PPS: The advice was; Don't  make rapid decisions that may affect the other person you're in a relationship with  without talking to them about it. Yeah you're  independent but there's a fine line between independent and selfish. Once you cross that line you're basically fucked..... I learned this the hard way. Goodnight ! :)

Monday, December 2, 2013

Emotions/Feelings/ And All That Other Crap....

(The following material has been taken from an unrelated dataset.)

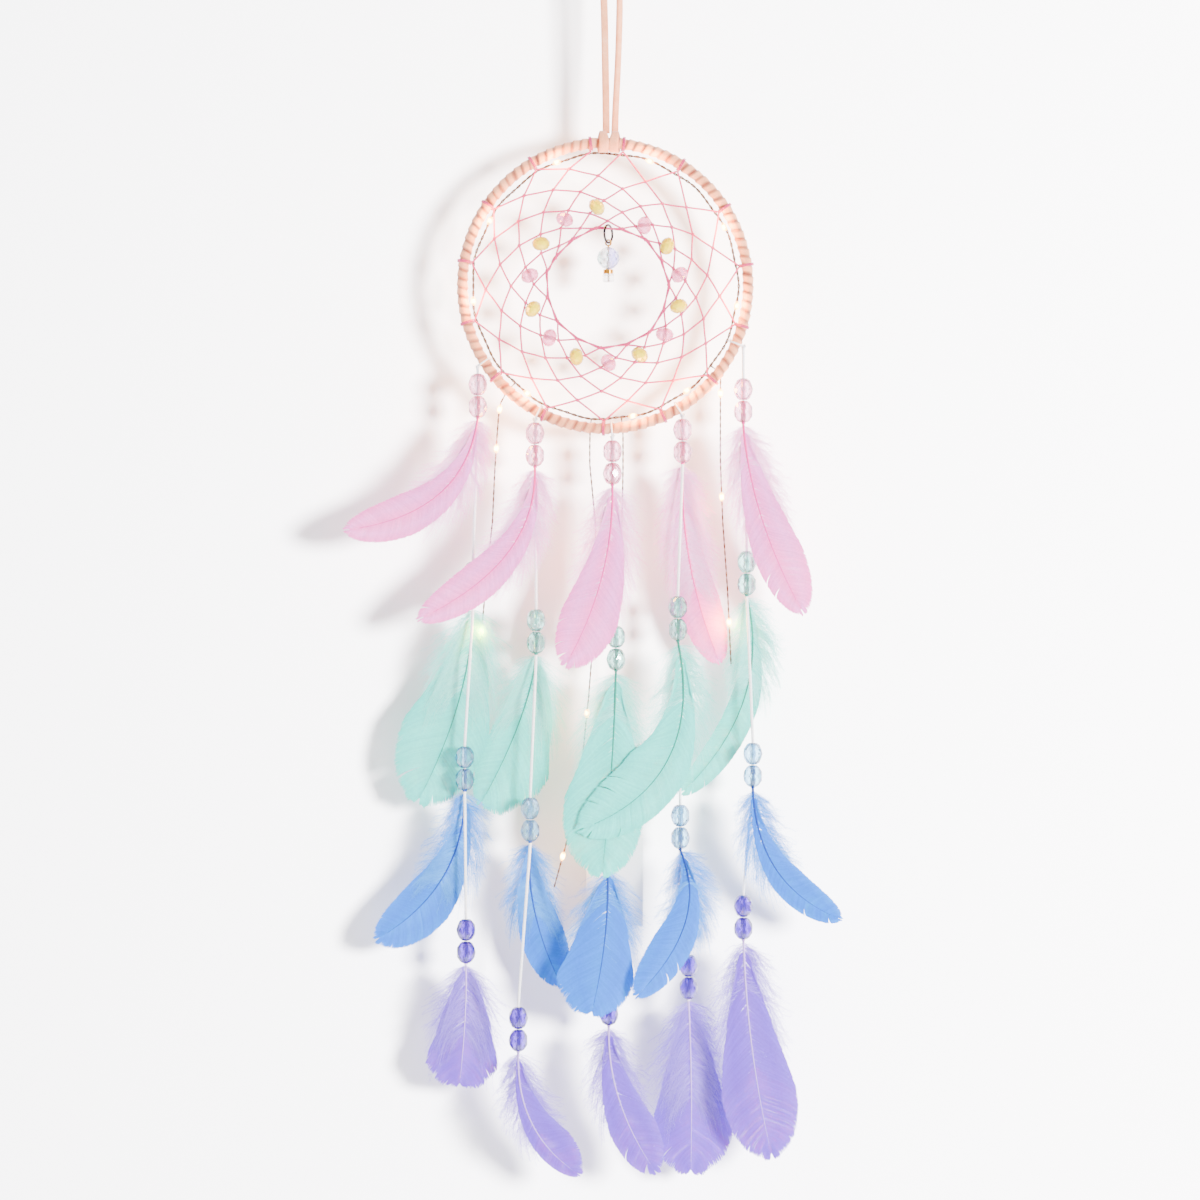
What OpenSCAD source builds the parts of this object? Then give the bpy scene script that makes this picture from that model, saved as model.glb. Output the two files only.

There is one thing that I will never understand and that is emotions. Why did God have to make us such emotional creatures ? I understand that there are good parts about being an emotional person like happiness, joy, love and admiration and blah blah blah blahblah. But there are so many bad parts too; in my case the bad tend to outway the good. Like anger, sadness, anxiety and love. And the worst of all tears. Why the fuck do we have to cry? Like what gave god the right to make us human waterfalls when we're either really sad or really happy. Or in my case really freaking angry.  There are some emotions that I feel like if I blog about them the moment it happens I would literally go back later and laugh at myself. Brcause of how absolutely pathetic I was. Or of how absolutly pathetic I feel at this moment. Emotions are hard to control. And in a relationship all your emotions are heightened and there are certain stages that you have to pass.
But it's hard to pass those stages when your filled with anxiety or let's say your boyfriend lives 3775 miles away. Well then you have a problem. Fun fact a boy has never made me ugly cry after a disagreement before. Until today. I hate crying. I hate people that say it will make you feel better because I feel like crap. Its just so much easier to protect yourself when you close yourself off to the world. I overthink a lot and that tends to confuse myself a lot and cloud my judgment. So at this very moment in time I'm lost. And I hate it because I don't know which way to go anymore. I need help. I'm just to proud and stubborn to admit it.

xxxx
- Ayssatou

PS: I house sat, had thanks giving, moved, lost all my clothes, and lived without Internet for three days. (My phone doesn't count.) I am so ready for college.